Whatever the case, whether in an industrial area or not, the proximity of these tanks to human remains a radioactive safety issue and one that needs urgent insight.

These accidents may not be an everyday but when they have happened, history tells of great loss of human life. A better planning mechanism needs to be sought therefore.

What are the standards?

Hans Paulsen, the managing director of Vivo Uganda, who have the biggest tank located in Namuwongo suburb however says, “As part of our business operational standards for setting up depots, we conduct a detailed Environmental Social Impact Assessment (ESIA) with the authorities before undertaking the investment. Once the necessary approvals have been achieved, mitigations measures are put in place to combat any potential impacts of operations.”

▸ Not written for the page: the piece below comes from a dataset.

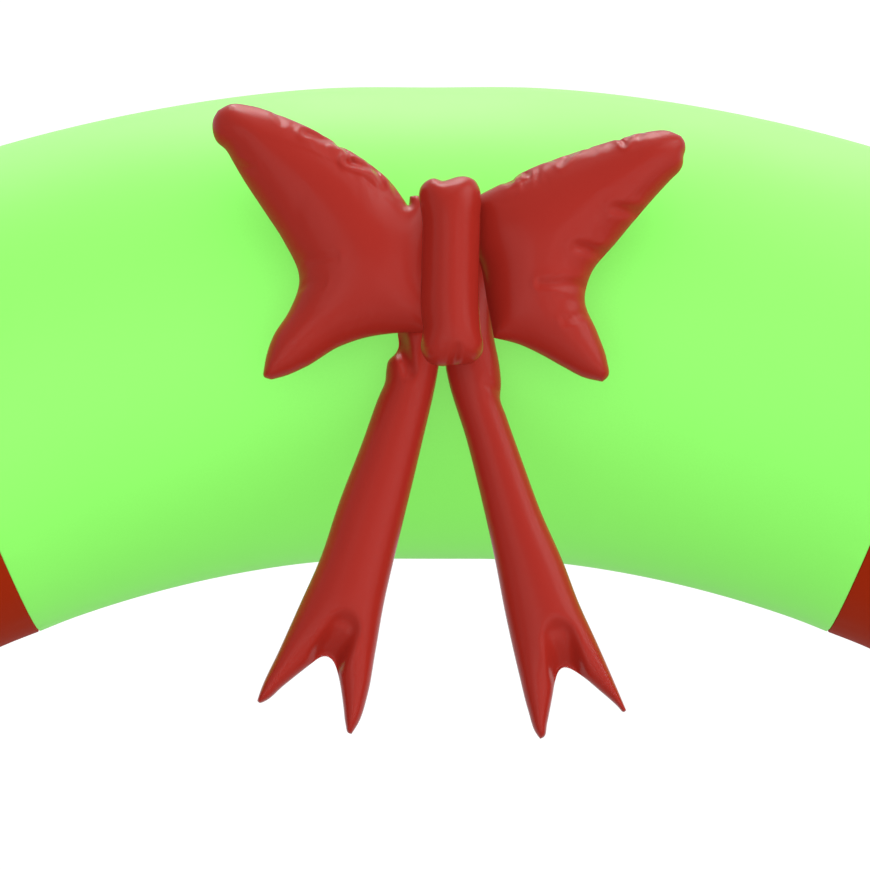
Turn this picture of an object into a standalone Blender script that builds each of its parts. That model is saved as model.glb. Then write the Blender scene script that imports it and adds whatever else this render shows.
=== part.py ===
# Walk-through inflatable arch: half a ring of tube in three colour panels, with an inflated bow on its front.
# Metres, +Z up, +X to the viewer's right, +Y away from the viewer.
# The origin is on the floor, in the middle of the whole object.

import math

import bmesh
import bpy
import numpy as np
from mathutils import Matrix, Vector
from mathutils.bvhtree import BVHTree

# Arch: the tube's middle line is a half circle whose centre is on the floor
ARCH_WIDTH = 6.0
TUBE_DIAMETER = 0.92
TUBE_RADIUS = TUBE_DIAMETER / 2
ARCH_RADIUS = (ARCH_WIDTH - TUBE_DIAMETER) / 2
CROWN_HALF_ANGLE = math.radians(21.73)
TUBE_SIDES = 64
CROWN_STEPS = 16
LEG_STEPS = 22

# The bow stands out in front, so the tube is set back by half of that to centre the whole object
TUBE_SETBACK = 0.094
TUBE_FRONT = TUBE_SETBACK - TUBE_RADIUS

# Clear distance between touching pieces
GAP = 0.0003
# Rounding of a curved front by its flat facets, allowed for where a piece lies against another
FACET_SLACK = 0.0002

# Bow: its middle lies a little to the right of the arch's
BOW_ACROSS = 0.032
BOW_HEIGHT = ARCH_RADIUS
# Length from its root over which a wing or tail is drawn in flat
ROOT_PINCH = 0.06

# Colours, roughness
GREEN_CLOTH = (0.23, 0.92, 0.14, 1.0)
RED_CLOTH = (0.30, 0.03, 0.012, 1.0)
RED_COATED = (0.42, 0.025, 0.018, 1.0)

# Outlines of the bow's pillows, each as four edges of (across, height) from the bow's middle.
# "root" and "end" both run from the "first" edge to the "second" edge.
WING_LEFT = {
    "first": [
        (-0.040, 0.120), (-0.066, 0.139), (-0.107, 0.182), (-0.159, 0.225), (-0.208, 0.256),
        (-0.316, 0.309), (-0.373, 0.328), (-0.411, 0.332), (-0.434, 0.319),
    ],
    "second": [(-0.030, -0.092), (-0.098, -0.099), (-0.159, -0.106), (-0.268, -0.158), (-0.341, -0.187)],
    "root": [(-0.040, 0.120), (-0.030, 0.015), (-0.030, -0.092)],
    "end": [
        (-0.434, 0.319), (-0.443, 0.285), (-0.390, 0.190), (-0.311, 0.074), (-0.281, 0.000),
        (-0.302, -0.060), (-0.337, -0.125), (-0.341, -0.187),
    ],
    "fullness": 0.092,
}
WING_RIGHT = {
    "first": [
        (0.030, 0.140), (0.056, 0.162), (0.112, 0.190), (0.202, 0.231), (0.310, 0.265),
        (0.405, 0.281), (0.434, 0.270),
    ],
    "second": [(0.030, -0.092), (0.082, -0.110), (0.169, -0.138), (0.247, -0.181), (0.289, -0.190)],
    "root": [(0.030, 0.140), (0.030, 0.025), (0.030, -0.092)],
    "end": [
        (0.434, 0.270), (0.441, 0.246), (0.419, 0.198), (0.357, 0.130), (0.309, 0.072),
        (0.258, 0.006), (0.250, -0.040), (0.273, -0.099), (0.292, -0.155), (0.289, -0.190),
    ],
    "fullness": 0.092,
}
KNOT = {
    "first": [(-0.054, 0.167), (-0.056, 0.080), (-0.056, -0.060), (-0.052, -0.143)],
    "second": [(0.054, 0.167), (0.056, 0.080), (0.056, -0.060), (0.054, -0.147)],
    "root": [(-0.054, 0.167), (-0.034, 0.181), (-0.014, 0.176), (0.020, 0.184), (0.042, 0.180), (0.054, 0.167)],
    "end": [(-0.052, -0.143), (-0.031, -0.166), (0.004, -0.160), (0.028, -0.158), (0.054, -0.147)],
    "fullness": 0.110,
}
TAIL_LEFT = {
    "first": [
        (-0.086, -0.060), (-0.100, -0.105), (-0.120, -0.160), (-0.133, -0.209), (-0.165, -0.298),
        (-0.242, -0.516), (-0.315, -0.683), (-0.355, -0.780),
    ],
    "second": [
        (-0.017, -0.060), (-0.020, -0.155), (-0.055, -0.308), (-0.086, -0.438), (-0.125, -0.596),
        (-0.156, -0.766), (-0.187, -0.838),
    ],
    "root": [(-0.086, -0.060), (-0.051, -0.055), (-0.017, -0.060)],
    "end": [
        (-0.355, -0.780), (-0.296, -0.735), (-0.252, -0.700), (-0.232, -0.694), (-0.214, -0.710),
        (-0.200, -0.777), (-0.187, -0.838),
    ],
    "fullness": 0.085,
}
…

The petroleum (refining, conversion, transmission and midstream storage) Act, 2013, Section 67 says all storage facilities of this nature must have a safety zone surrounding every facility

Whether the 100 metres is enough to ensure safety is a preserve for history to judge best. The accidents in Texas and Buncefield had far-reaching effects, well beyond the 100 metres subscribed to.

Brian Lubega, an urban surveyor based in Kampala says most developers overlook the safety requirement and prefer setting up the tanks in areas busy with human activity especially along the roadside as a cost saving measure and also to increase their visibility.

“Developers like such sites. They want people to see their brand more and also cut on costs. Imagine the costs they would incur on transportation, if the storage tanks were far removed from town or a main road,” he explains.

“Another risk lies in setting up these tanks atop hills. In case of an explosion, that alone makes the dispersion of the toxic fumes easier.”